→ **Objective**
Please print the full listing exactly.

"""

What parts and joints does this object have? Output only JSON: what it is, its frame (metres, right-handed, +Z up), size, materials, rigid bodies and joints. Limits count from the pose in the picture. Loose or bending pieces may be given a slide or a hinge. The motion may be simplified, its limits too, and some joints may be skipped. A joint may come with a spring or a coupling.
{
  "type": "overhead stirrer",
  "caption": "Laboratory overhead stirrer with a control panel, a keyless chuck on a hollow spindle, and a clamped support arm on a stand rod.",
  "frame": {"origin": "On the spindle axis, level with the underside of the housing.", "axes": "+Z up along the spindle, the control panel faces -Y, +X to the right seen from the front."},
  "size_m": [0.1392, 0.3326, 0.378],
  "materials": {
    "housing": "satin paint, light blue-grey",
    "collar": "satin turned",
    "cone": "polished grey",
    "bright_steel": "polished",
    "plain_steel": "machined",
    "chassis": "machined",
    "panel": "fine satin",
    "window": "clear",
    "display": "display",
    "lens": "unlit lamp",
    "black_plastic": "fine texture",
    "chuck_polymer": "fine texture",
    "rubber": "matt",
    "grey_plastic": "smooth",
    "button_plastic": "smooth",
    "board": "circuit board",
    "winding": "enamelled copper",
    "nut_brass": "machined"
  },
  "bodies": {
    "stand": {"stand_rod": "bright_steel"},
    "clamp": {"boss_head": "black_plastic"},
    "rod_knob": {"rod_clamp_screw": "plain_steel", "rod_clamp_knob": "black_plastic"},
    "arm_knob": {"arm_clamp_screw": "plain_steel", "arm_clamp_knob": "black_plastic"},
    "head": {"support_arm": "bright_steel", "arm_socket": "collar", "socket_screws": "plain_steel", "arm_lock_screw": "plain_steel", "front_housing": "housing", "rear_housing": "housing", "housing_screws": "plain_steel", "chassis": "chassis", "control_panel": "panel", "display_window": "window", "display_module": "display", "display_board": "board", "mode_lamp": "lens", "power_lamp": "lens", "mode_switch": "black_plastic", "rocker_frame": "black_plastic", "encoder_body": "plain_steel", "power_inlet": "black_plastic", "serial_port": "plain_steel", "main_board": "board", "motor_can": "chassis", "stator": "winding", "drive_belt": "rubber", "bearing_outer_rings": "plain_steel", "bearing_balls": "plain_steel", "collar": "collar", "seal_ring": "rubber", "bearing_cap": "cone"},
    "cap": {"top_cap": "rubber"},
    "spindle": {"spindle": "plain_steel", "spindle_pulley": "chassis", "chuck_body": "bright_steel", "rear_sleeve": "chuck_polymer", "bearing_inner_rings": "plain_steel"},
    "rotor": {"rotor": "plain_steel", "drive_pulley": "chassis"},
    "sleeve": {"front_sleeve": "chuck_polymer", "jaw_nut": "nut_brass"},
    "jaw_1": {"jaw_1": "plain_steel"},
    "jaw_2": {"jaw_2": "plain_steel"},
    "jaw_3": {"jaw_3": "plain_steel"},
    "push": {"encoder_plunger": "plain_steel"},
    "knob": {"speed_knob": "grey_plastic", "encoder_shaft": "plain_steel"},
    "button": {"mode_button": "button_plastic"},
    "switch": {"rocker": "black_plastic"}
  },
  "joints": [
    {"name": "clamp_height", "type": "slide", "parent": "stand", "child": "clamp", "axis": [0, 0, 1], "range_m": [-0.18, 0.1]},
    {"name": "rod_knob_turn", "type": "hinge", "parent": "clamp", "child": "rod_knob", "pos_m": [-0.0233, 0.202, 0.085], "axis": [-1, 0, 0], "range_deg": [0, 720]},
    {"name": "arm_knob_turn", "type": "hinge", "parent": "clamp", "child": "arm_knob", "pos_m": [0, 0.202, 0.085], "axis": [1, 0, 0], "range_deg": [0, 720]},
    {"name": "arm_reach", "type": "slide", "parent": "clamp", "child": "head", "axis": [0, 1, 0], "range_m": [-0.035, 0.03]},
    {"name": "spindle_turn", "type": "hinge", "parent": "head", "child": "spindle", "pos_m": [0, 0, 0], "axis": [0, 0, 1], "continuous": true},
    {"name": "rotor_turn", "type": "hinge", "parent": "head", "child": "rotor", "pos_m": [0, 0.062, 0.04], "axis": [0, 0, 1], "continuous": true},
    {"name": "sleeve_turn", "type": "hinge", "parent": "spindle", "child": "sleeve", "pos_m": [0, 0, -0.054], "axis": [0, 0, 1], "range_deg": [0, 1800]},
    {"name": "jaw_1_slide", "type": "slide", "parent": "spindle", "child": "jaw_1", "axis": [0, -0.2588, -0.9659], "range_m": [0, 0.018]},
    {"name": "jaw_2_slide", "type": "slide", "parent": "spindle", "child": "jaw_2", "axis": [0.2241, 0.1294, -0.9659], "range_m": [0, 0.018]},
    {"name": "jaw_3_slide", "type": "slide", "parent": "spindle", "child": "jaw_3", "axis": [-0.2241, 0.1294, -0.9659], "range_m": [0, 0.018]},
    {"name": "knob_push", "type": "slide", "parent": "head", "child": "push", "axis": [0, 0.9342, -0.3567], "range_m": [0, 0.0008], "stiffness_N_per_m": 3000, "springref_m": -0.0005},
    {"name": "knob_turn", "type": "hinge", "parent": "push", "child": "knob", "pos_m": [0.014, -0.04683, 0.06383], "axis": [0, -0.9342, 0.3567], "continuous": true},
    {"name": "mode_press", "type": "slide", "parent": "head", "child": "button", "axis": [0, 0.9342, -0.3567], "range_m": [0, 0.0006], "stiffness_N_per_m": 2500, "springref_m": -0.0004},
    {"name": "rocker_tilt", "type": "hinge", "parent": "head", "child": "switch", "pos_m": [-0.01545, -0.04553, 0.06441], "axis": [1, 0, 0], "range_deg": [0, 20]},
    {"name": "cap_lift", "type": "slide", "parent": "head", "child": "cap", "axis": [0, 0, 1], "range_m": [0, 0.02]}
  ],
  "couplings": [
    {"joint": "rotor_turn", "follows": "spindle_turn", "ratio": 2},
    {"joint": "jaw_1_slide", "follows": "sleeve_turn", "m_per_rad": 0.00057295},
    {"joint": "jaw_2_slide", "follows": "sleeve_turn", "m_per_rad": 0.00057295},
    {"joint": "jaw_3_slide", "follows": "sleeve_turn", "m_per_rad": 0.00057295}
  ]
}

"""

→ **The output**
What parts and joints does this object have? Output only JSON: what it is, its frame (metres, right-handed, +Z up), size, materials, rigid bodies and joints. Limits count from the pose in the picture. Loose or bending pieces may be given a slide or a hinge. The motion may be simplified, its limits too, and some joints may be skipped. A joint may come with a spring or a coupling.
{
  "type": "overhead stirrer",
  "caption": "Laboratory overhead stirrer with a control panel, a keyless chuck on a hollow spindle, and a clamped support arm on a stand rod.",
  "frame": {"origin": "On the spindle axis, level with the underside of the housing.", "axes": "+Z up along the spindle, the control panel faces -Y, +X to the right seen from the front."},
  "size_m": [0.1392, 0.3326, 0.378],
  "materials": {
    "housing": "satin paint, light blue-grey",
    "collar": "satin turned",
    "cone": "polished grey",
    "bright_steel": "polished",
    "plain_steel": "machined",
    "chassis": "machined",
    "panel": "fine satin",
    "window": "clear",
    "display": "display",
    "lens": "unlit lamp",
    "black_plastic": "fine texture",
    "chuck_polymer": "fine texture",
    "rubber": "matt",
    "grey_plastic": "smooth",
    "button_plastic": "smooth",
    "board": "circuit board",
    "winding": "enamelled copper",
    "nut_brass": "machined"
  },
  "bodies": {
    "stand": {"stand_rod": "bright_steel"},
    "clamp": {"boss_head": "black_plastic"},
    "rod_knob": {"rod_clamp_screw": "plain_steel", "rod_clamp_knob": "black_plastic"},
    "arm_knob": {"arm_clamp_screw": "plain_steel", "arm_clamp_knob": "black_plastic"},
    "head": {"support_arm": "bright_steel", "arm_socket": "collar", "socket_screws": "plain_steel", "arm_lock_screw": "plain_steel", "front_housing": "housing", "rear_housing": "housing", "housing_screws": "plain_steel", "chassis": "chassis", "control_panel": "panel", "display_window": "window", "display_module": "display", "display_board": "board", "mode_lamp": "lens", "power_lamp": "lens", "mode_switch": "black_plastic", "rocker_frame": "black_plastic", "encoder_body": "plain_steel", "power_inlet": "black_plastic", "serial_port": "plain_steel", "main_board": "board", "motor_can": "chassis", "stator": "winding", "drive_belt": "rubber", "bearing_outer_rings": "plain_steel", "bearing_balls": "plain_steel", "collar": "collar", "seal_ring": "rubber", "bearing_cap": "cone"},
    "cap": {"top_cap": "rubber"},
    "spindle": {"spindle": "plain_steel", "spindle_pulley": "chassis", "chuck_body": "bright_steel", "rear_sleeve": "chuck_polymer", "bearing_inner_rings": "plain_steel"},
    "rotor": {"rotor": "plain_steel", "drive_pulley": "chassis"},
    "sleeve": {"front_sleeve": "chuck_polymer", "jaw_nut": "nut_brass"},
    "jaw_1": {"jaw_1": "plain_steel"},
    "jaw_2": {"jaw_2": "plain_steel"},
    "jaw_3": {"jaw_3": "plain_steel"},
    "push": {"encoder_plunger": "plain_steel"},
    "knob": {"speed_knob": "grey_plastic", "encoder_shaft": "plain_steel"},
    "button": {"mode_button": "button_plastic"},
    "switch": {"rocker": "black_plastic"}
  },
  "joints": [
    {"name": "clamp_height", "type": "slide", "parent": "stand", "child": "clamp", "axis": [0, 0, 1], "range_m": [-0.18, 0.1]},
    {"name": "rod_knob_turn", "type": "hinge", "parent": "clamp", "child": "rod_knob", "pos_m": [-0.0233, 0.202, 0.085], "axis": [-1, 0, 0], "range_deg": [0, 720]},
    {"name": "arm_knob_turn", "type": "hinge", "parent": "clamp", "child": "arm_knob", "pos_m": [0, 0.202, 0.085], "axis": [1, 0, 0], "range_deg": [0, 720]},
    {"name": "arm_reach", "type": "slide", "parent": "clamp", "child": "head", "axis": [0, 1, 0], "range_m": [-0.035, 0.03]},
    {"name": "spindle_turn", "type": "hinge", "parent": "head", "child": "spindle", "pos_m": [0, 0, 0], "axis": [0, 0, 1], "continuous": true},
    {"name": "rotor_turn", "type": "hinge", "parent": "head", "child": "rotor", "pos_m": [0, 0.062, 0.04], "axis": [0, 0, 1], "continuous": true},
    {"name": "sleeve_turn", "type": "hinge", "parent": "spindle", "child": "sleeve", "pos_m": [0, 0, -0.054], "axis": [0, 0, 1], "range_deg": [0, 1800]},
    {"name": "jaw_1_slide", "type": "slide", "parent": "spindle", "child": "jaw_1", "axis": [0, -0.2588, -0.9659], "range_m": [0, 0.018]},
    {"name": "jaw_2_slide", "type": "slide", "parent": "spindle", "child": "jaw_2", "axis": [0.2241, 0.1294, -0.9659], "range_m": [0, 0.018]},
    {"name": "jaw_3_slide", "type": "slide", "parent": "spindle", "child": "jaw_3", "axis": [-0.2241, 0.1294, -0.9659], "range_m": [0, 0.018]},
    {"name": "knob_push", "type": "slide", "parent": "head", "child": "push", "axis": [0, 0.9342, -0.3567], "range_m": [0, 0.0008], "stiffness_N_per_m": 3000, "springref_m": -0.0005},
    {"name": "knob_turn", "type": "hinge", "parent": "push", "child": "knob", "pos_m": [0.014, -0.04683, 0.06383], "axis": [0, -0.9342, 0.3567], "continuous": true},
    {"name": "mode_press", "type": "slide", "parent": "head", "child": "button", "axis": [0, 0.9342, -0.3567], "range_m": [0, 0.0006], "stiffness_N_per_m": 2500, "springref_m": -0.0004},
    {"name": "rocker_tilt", "type": "hinge", "parent": "head", "child": "switch", "pos_m": [-0.01545, -0.04553, 0.06441], "axis": [1, 0, 0], "range_deg": [0, 20]},
    {"name": "cap_lift", "type": "slide", "parent": "head", "child": "cap", "axis": [0, 0, 1], "range_m": [0, 0.02]}
  ],
  "couplings": [
    {"joint": "rotor_turn", "follows": "spindle_turn", "ratio": 2},
    {"joint": "jaw_1_slide", "follows": "sleeve_turn", "m_per_rad": 0.00057295},
    {"joint": "jaw_2_slide", "follows": "sleeve_turn", "m_per_rad": 0.00057295},
    {"joint": "jaw_3_slide", "follows": "sleeve_turn", "m_per_rad": 0.00057295}
  ]
}